I’ve found that the best approach is gathering three to five solid quotes. Any more than that, and you’re likely hitting diminishing returns. Focus on reputable lenders—big banks, credit unions, online lenders, local mortgage companies.
| Factor | Why It Matters | Typical Range |
| Interest Rate | Biggest long-term impact | Differs by 0.5-1% |
| Closing Costs | Upfront cash needed | $5,000–$15,000+ |
| Points | Trade-off for lower rate | 0–2 points common |
| Loan Term Options | 15 vs 30 years affects monthly payment | Varies by lender |
Real-Life Impact on Your Financial Future
When home prices are elevated and budgets stretched thin, every monthly dollar matters. That lower payment could mean affording better schools, saving for college, or simply having breathing room for unexpected expenses.

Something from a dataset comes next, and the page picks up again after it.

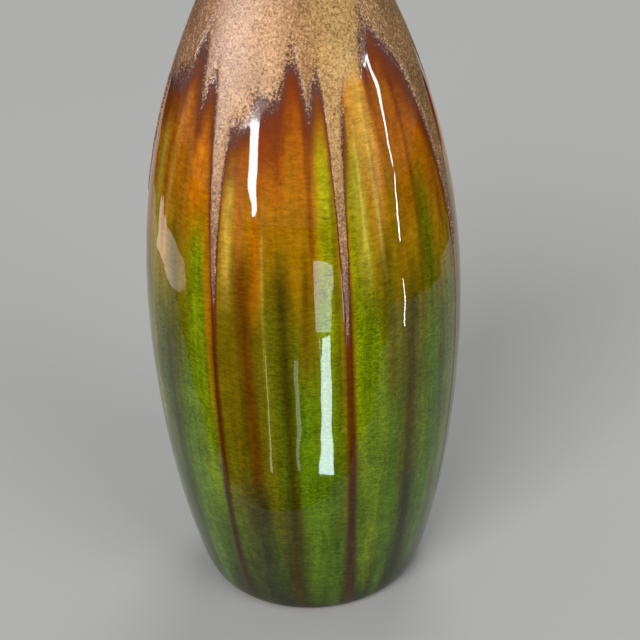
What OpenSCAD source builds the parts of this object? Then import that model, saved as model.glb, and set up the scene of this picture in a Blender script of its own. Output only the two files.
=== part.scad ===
// Bud vase: a thrown stoneware bottle with a crackled green coat,
// a sandy over-glaze that runs down it, and a glazed inside.
// The origin is the middle of the foot, on the table, with +Z up.
// The front of the vase faces -Y. Azimuths turn from the front towards +X.

/* [Overall] */
// Height from the table to the top of the over-glaze on the rim
height = 240; // [200:1:290]
// Largest diameter of the glazed body
belly_d = 90; // [80:1:110]
// Height of the largest diameter
belly_z = 86; // [70:1:104]

/* [Foot] */
// Diameter of the glazed body at the top of the heel
heel_d = 72.8; // [62:0.2:76]
// Height of the rounded heel
heel_h = 10; // [8:0.5:14]
// Outward lean of the wall above the heel, in degrees
heel_lean = 14; // [8:1:20]
// Diameter of the lower edge of the outer glaze
glaze_line_d = 66.4; // [58:0.2:68]
// Height of the bare clay under the outer glaze
bare_h = 1.5; // [1:0.1:3]
// Outer diameter of the face that the vase stands on
foot_d = 62; // [52:0.5:63]
// Width of the ring that the vase stands on
foot_ring_w = 5; // [3.5:0.5:8]
// Depth of the recess inside the foot ring
recess_h = 2.5; // [1.8:0.1:4]
// Width of the softened edges of the foot ring
foot_bevel = 0.8; // [0.4:0.1:1.2]
// Diameter of the glazed patch in the recess
recess_glaze_d = 46; // [30:1:48]

/* [Neck and lip] */
// Outer diameter of the neck
neck_d = 23; // [20:0.5:30]
// Length of the straight part of the neck
neck_len = 14; // [8:0.5:20]
// Diameter of the flared lip
lip_d = 34; // [29:0.5:42]
// Height of the flare from the neck to the top of the rim
lip_h = 14; // [11:0.5:20]
// Lean of the lip at the rim, in degrees from upright
lip_lean = 48; // [35:1:60]
// Thickness of the rim
rim_t = 3.4; // [2.6:0.1:4.6]

/* [Inside] */
// Diameter of the glazed bore in the neck
bore_d = 15; // [12:0.5:17]
// Thickness of the body wall at the belly, with its glaze
wall_t = 5; // [4:0.1:6.5]
// Thickness of the wall at the heel, with its glaze
heel_wall_t = 6; // [5:0.1:8]
// Thickness of the floor over the recess, with its glaze
floor_t = 6; // [5:0.1:9]
// Radius of the corner between the floor and the wall
floor_round = 12; // [8:0.5:16]

/* [Glaze] */
// Thickness of the outer crackle glaze
coat_t = 0.6; // [0.4:0.05:0.9]
// Thickness of the sandy over-glaze
drip_t = 0.5; // [0.3:0.05:0.9]
// Thickness of the inner glaze
liner_t = 0.5; // [0.3:0.05:0.8]
// Thickness of the glaze in the recess
recess_glaze_t = 0.4; // [0.3:0.05:0.8]
// Distance from the top of the rim to the lower edge of the over-glaze collar
collar_drop = 70; // [55:1:95]
// Width of the thin line that a long run ends in
run_w = 2; // [1.2:0.1:3]

/* [Hidden] */
$fn = 96;

// Runs of over-glaze: azimuth, width at the collar, fall to the thin line,
// and height of the tip above the table (0 for a short tongue that has no thin line)
RUNS = [
    [-32, 12, 55, 4],
    [-16, 14, 10, 0],
    [3, 6, 12, 0],
    [15, 10, 52, 4],
    [26, 12, 8, 0],
    [46, 5, 6, 0],
    [69, 14, 60, 38],
    [97, 9, 22, 0],
    [121, 11, 48, 9],
    [146, 7, 16, 0],
    [172, 12, 58, 22],
    [198, 8, 18, 0],
    [223, 12, 50, 5],
    [247, 7, 14, 0],
    [268, 11, 56, 30],
    [290, 10, 12, 0],
    [312, 5, 9, 0]
];

// Length of a run's root inside the collar
run_overlap = 4;

// Shape of the curves: how far each handle reaches along its stretch
heel_low_reach = 0.62;
heel_high_reach = 0.6;
body_low_reach = 0.32;
body_high_reach = 0.33;
shoulder_low_reach = 0.613;
shoulder_high_reach = 0.2;
flare_low_reach = 0.45;
flare_high_reach = 0.4;

// Steps on each curve
heel_steps = 6;
body_steps = 12;
shoulder_steps = 22;
flare_steps = 8;
rim_steps = 10;
corner_steps = 6;

belly_r = belly_d / 2;
heel_r = heel_d / 2;
glaze_line_r = glaze_line_d / 2;
foot_r = foot_d / 2;
neck_r = neck_d / 2;
lip_r = lip_d / 2;
bore_r = bore_d / 2;
rim_r = rim_t / 2;
neck_top_z = height - lip_h;
neck_z = neck_top_z - neck_len;
shoulder_rise = neck_z - belly_z;
collar_z = height - collar_drop;
floor_z = recess_h + floor_t;
rim_centre = [lip_r - rim_r, height - drip_t - rim_r];

// Point on a cubic curve
function bezier(a, b, c, d, t) =
    pow(1 - t, 3) * a + 3 * pow(1 - t, 2) * t * b + 3 * (1 - t) * t * t * c + pow(t, 3) * d;

// Points of a cubic curve without its first one
function curve(a, b, c, d, steps) = [for (i = [1 : steps]) bezier(a, b, c, d, i / steps)];

// Unit vector that leans outwards from upright
function lean(angle) = [sin(angle), cos(angle)];

// Points moved sideways: positive to the right of the way they run
function shifted(pts, gap) = [
    for (i = [0 : len(pts) - 1])
        let (
            before = pts[max(i - 1, 0)],
            after = pts[min(i + 1, len(pts) - 1)],
            way = (after - before) / norm(after - before)
        )
        pts[i] + gap[i] * [way[1], -way[0]]
];

function reversed(pts) = [for (i = [len(pts) - 1 : -1 : 0]) pts[i]];
function evenly(value, count) = [for (i = [1 : count]) value];

// Outer surface of the crackle glaze, from its lower edge to the inner side of the rim
heel_start = [glaze_line_r, bare_h];
heel_end = [heel_r, heel_h];
belly_point = [belly_r, belly_z];
neck_start = [neck_r, neck_z];
neck_end = [neck_r, neck_top_z];
heel_rise = heel_h - bare_h;
body_rise = belly_z - heel_h;
heel_curve = curve(
    heel_start,
    heel_start + [heel_low_reach * (heel_r - glaze_line_r - heel_rise * tan(heel_lean)), 0],
    heel_end - heel_high_reach * heel_rise * lean(heel_lean),
    heel_end,
    heel_steps
);
body_curve = curve(
    heel_end,
    heel_end + body_low_reach * body_rise * lean(heel_lean),
    belly_point - [0, body_high_reach * body_rise],
    belly_point,
    body_steps
);
shoulder_curve = curve(
    belly_point,
    belly_point + [0, shoulder_low_reach * shoulder_rise],
    neck_start - [0, shoulder_high_reach * shoulder_rise],
    neck_start,
    shoulder_steps
);
flare_end = rim_centre + rim_r * [cos(lip_lean), -sin(lip_lean)];
flare_rise = flare_end[1] - neck_top_z;
flare_curve = curve(
    neck_end,
    neck_end + [0, flare_low_reach * flare_rise],
    flare_end - flare_high_reach * flare_rise * lean(lip_lean),
    flare_end,
    flare_steps
);
rim_curve = [
    for (i = [1 : rim_steps])
        let (angle = -lip_lean + 180 * i / rim_steps)
        rim_centre + rim_r * [cos(angle), sin(angle)]
];
coat_skin = concat(
    [heel_start], heel_curve, body_curve, shoulder_curve, [neck_end], flare_curve, rim_curve
);

// Surface of the inner glaze, from the rim down to the middle of the floor
mouth_start = rim_curve[rim_steps - 1];
mouth_fall = mouth_start[1] - neck_top_z;
bore_top = [bore_r, neck_top_z];
bore_foot = [bore_r, neck_z];
belly_inside = [belly_r - wall_t, belly_z];
heel_inside = [heel_r - heel_wall_t, floor_z + floor_round];
corner_foot = [heel_inside[0] - floor_round, floor_z];
mouth_curve = curve(
    mouth_start,
    mouth_start - flare_high_reach * mouth_fall * lean(lip_lean),
    bore_top + [0, flare_low_reach * mouth_fall],
    bore_top,
    flare_steps
);
inner_shoulder = curve(
    bore_foot,
    bore_foot - [0, shoulder_high_reach * shoulder_rise],
    belly_inside + [0, shoulder_low_reach * shoulder_rise],
    belly_inside,
    shoulder_steps
);
inner_rise = belly_z - heel_inside[1];
inner_body = curve(
    belly_inside,
    belly_inside - [0, body_high_reach * inner_rise],
    heel_inside + body_low_reach * inner_rise * lean(heel_lean),
    heel_inside,
    body_steps
);
inner_corner = curve(
    heel_inside,
    heel_inside - floor_round / 2 * lean(heel_lean),
    corner_foot + [floor_round / 2, 0],
    corner_foot,
    corner_steps
);
liner_skin = concat(mouth_curve, [bore_foot], inner_shoulder, inner_body, inner_corner, [[0, floor_z]]);

// The clay surface lies under both glazes
glazed_skin = concat(coat_skin, liner_skin);
coat_count = len(coat_skin);
liner_count = len(liner_skin);
clay_skin = shifted(
    glazed_skin,
    concat(evenly(-coat_t, coat_count), evenly(-liner_t, liner_count))
);
clay_under_coat = [for (i = [0 : coat_count - 1]) clay_skin[i]];
clay_under_liner = [for (i = [coat_count - 1 : len(clay_skin) - 2]) clay_skin[i]];
clay_floor = [0, floor_z - liner_t];
over_skin = shifted(coat_skin, evenly(drip_t, coat_count));

module clay_body() {
    recess_r = foot_r - foot_ring_w;
    color("tan")
        rotate_extrude()
            polygon(concat(
                [
                    [0, recess_h],
                    [recess_r - foot_bevel, recess_h],
                    [recess_r, recess_h - foot_bevel],
                    [recess_r, foot_bevel],
                    [recess_r + foot_bevel, 0],
                    [foot_r - foot_bevel, 0],
                    [foot_r, foot_bevel]
                ],
                clay_under_coat,
                clay_under_liner,
                [clay_floor]
            ));
}

module crackle_glaze() {
    color("olivedrab")
        rotate_extrude()
            polygon(concat(coat_skin, reversed(clay_under_coat)));
}

module liner_glaze() {
    color("darkkhaki")
        rotate_extrude()
            polygon(concat(
                [coat_skin[coat_count - 1]],
                liner_skin,
                [clay_floor],
                reversed(clay_under_liner)
            ));
}

module recess_glaze() {
    color("darkolivegreen")
        translate([0, 0, recess_h - recess_glaze_t])
            cylinder(d = recess_glaze_d, h = recess_glaze_t);
}

// Whole skin of over-glaze, from which the collar and its runs are cut
module over_glaze_shell() {
    rotate_extrude()
        polygon(concat(over_skin, reversed(coat_skin)));
}

// Outline of one run, as seen from the side that it runs down
module run_outline(width, fall, tip_z) {
    root_z = collar_z + run_overlap;
    tongue_r = width / 4;
    if (tip_z > 0) {
        thin_z = collar_z - fall;
        bend = [width / 5, collar_z - fall / 3];
        polygon([
            [-width / 2, root_z],
            [width / 2, root_z],
            bend,
            [run_w / 2, thin_z],
            [-run_w / 2, thin_z],
            [-bend[0], bend[1]]
        ]);
        translate([-run_w / 2, tip_z])
            square([run_w, thin_z - tip_z]);
        translate([0, tip_z])
            circle(d = run_w);
    } else {
        tongue_z = collar_z - fall + tongue_r;
        polygon([
            [-width / 2, root_z],
            [width / 2, root_z],
            [tongue_r, tongue_z],
            [-tongue_r, tongue_z]
        ]);
        translate([0, tongue_z])
            circle(r = tongue_r);
    }
}

module drip_glaze() {
    reach = belly_r + 2 * drip_t;
    color("burlywood")
        intersection() {
            over_glaze_shell();
            union() {
                translate([0, 0, collar_z])
                    cylinder(r = reach, h = collar_drop + drip_t);
                for (run = RUNS)
                    rotate([0, 0, run[0]])
                        rotate([90, 0, 0])
                            linear_extrude(reach)
                                run_outline(run[1], run[2], run[3]);
            }
        }
}

clay_body();
crackle_glaze();
drip_glaze();
liner_glaze();
recess_glaze();
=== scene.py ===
import math

import bpy
import numpy as np
from mathutils import Matrix, Vector


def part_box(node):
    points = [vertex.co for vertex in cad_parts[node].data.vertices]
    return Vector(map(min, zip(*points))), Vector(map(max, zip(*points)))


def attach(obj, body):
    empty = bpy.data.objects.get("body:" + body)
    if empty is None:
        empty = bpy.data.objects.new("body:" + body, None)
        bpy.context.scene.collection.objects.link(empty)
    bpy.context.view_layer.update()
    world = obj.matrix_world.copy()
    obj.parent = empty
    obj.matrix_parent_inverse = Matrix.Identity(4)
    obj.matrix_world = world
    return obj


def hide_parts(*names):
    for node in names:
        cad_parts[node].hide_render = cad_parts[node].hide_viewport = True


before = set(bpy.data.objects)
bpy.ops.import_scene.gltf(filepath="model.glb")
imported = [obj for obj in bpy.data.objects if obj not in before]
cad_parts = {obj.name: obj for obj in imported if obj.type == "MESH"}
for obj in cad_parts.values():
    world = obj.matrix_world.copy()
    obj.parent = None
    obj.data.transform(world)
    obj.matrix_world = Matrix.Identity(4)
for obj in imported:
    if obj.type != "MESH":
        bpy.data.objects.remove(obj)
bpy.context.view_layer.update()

MM = 0.001
LONG_STRAIGHT = 7.0
CARD_LIFT = 0.001
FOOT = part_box("clay_body")[0].z / MM
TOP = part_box("drip_glaze")[1].z / MM


# ---------------------------------------------------------------- colours

def srgb(red, green, blue):
    """Linear colour of a tone given as 0 to 255 screen values."""
    tones = []
    for value in (red, green, blue):
        share = value / 255
        tones.append(share / 12.92 if share <= 0.04045 else ((share + 0.055) / 1.055) ** 2.4)
    return (*tones, 1.0)


# ---------------------------------------------------------------- camera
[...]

Think longer-term, too. Lower interest means more of each payment goes to principal, building wealth faster. Or you could invest the monthly savings in the market, retirement accounts, or even rental properties down the line.
Many first-time buyers especially fall into the one-application trap. They’re new to the process, overwhelmed, and just want to close. But that’s exactly when shopping matters most—your mortgage will likely be with you longer than your first car, job, or even some relationships.
In my experience, shopping around for a mortgage is one of the most overlooked opportunities for consumers to improve their financial outcome.
– Financial advisor
Even seasoned buyers sometimes get complacent. Maybe they had a great experience with a lender before and assume it’ll be the same. Markets change, offers change, and competition shifts.
Practical Steps to Shop Smart
Ready to do this right? Here’s a straightforward plan:
- Get your documents ready: pay stubs, tax returns, bank statements.
- Check your credit score and fix any errors first.
- Research lenders—ask friends, check reviews, compare types.
- Apply to 3-5 within a two-week window.
- Compare loan estimates side by side (they’re standardized).
- Negotiate—use competing offers as leverage.
- Lock in the best deal once you’ve chosen.
Don’t be afraid to ask questions. Good lenders welcome them. If someone rushes you or dodges details, that’s a red flag.
One final thought: this isn’t about being cheap. It’s about being smart with what might be the largest financial decision of your life. A little extra effort upfront can pay dividends—literally—for decades.
So next time you’re house hunting, remember: the home is emotional, but the mortgage should be analytical. Shop around, compare carefully, and give your future self a high-five for the savings you’ll enjoy.
Whether you’re buying your first home or upgrading to something bigger, taking control of your mortgage process puts you in the driver’s seat. It’s one decision that truly shapes your financial freedom for years to come.